I showed him one of the shrivelled wrecks.
‘Oh, those things,’ he said. ‘Do you want some?’
I gazed at him speechlessly for a minute.
‘Have you got some?’ I said at last.
‘Well,’ he said, ‘I haven’t exactly got any, but I think I can get you some.’
That evening he reappeared with his pockets bulging.
‘Here,’ he said, stuffing some beautifully ripe avocados into my hand; ‘give me three of those ones of yours, and don’t say a word to anyone.’
I gave him three of my dried-up fruits and hastily fed the Idiurus with the ripe ones he had procured, and they enjoyed them thoroughly. My spirits rose, and I began to have hopes once more of landing them in England.

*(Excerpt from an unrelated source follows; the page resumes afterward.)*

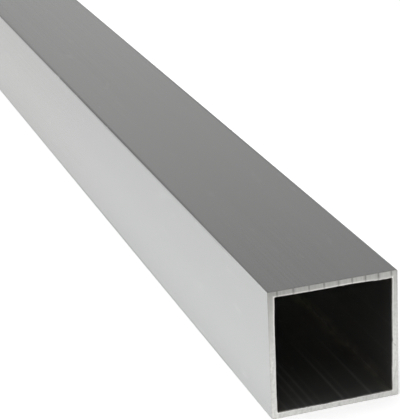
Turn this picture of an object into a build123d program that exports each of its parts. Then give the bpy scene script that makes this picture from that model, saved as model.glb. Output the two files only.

My sailor friend brought me plump, ripe avocados whenever I informed him that my stock was running low, and always he took some of my desiccated stock in exchange. It was very curious, but I felt the best thing I could do was not to inquire too deeply into the matter. However, in spite of the fresh fruit, another Idiurus died, so by the time we were rolling through the Bay of Biscay I had only one specimen left. It was now, I realized, a fight against time: if I could keep this solitary specimen alive until we reached England, I would have a tremendous variety of food to offer it, and I felt sure that I could find something it would eat. As we drew closer and closer to England I watched the little chap carefully. He seemed fit, and in the best spirits. As an additional precaution, I smuggled his cage into my cabin each night, so that he would not catch a chill. The day before we docked he was in fine fettle, and I became almost convinced that I would land him. That night, quite suddenly and for no apparent reason, he died. So, after travelling four thousand miles, the last Idiurus died twenty-four hours out of Liverpool. I was bitterly disappointed, and black depression settled on me.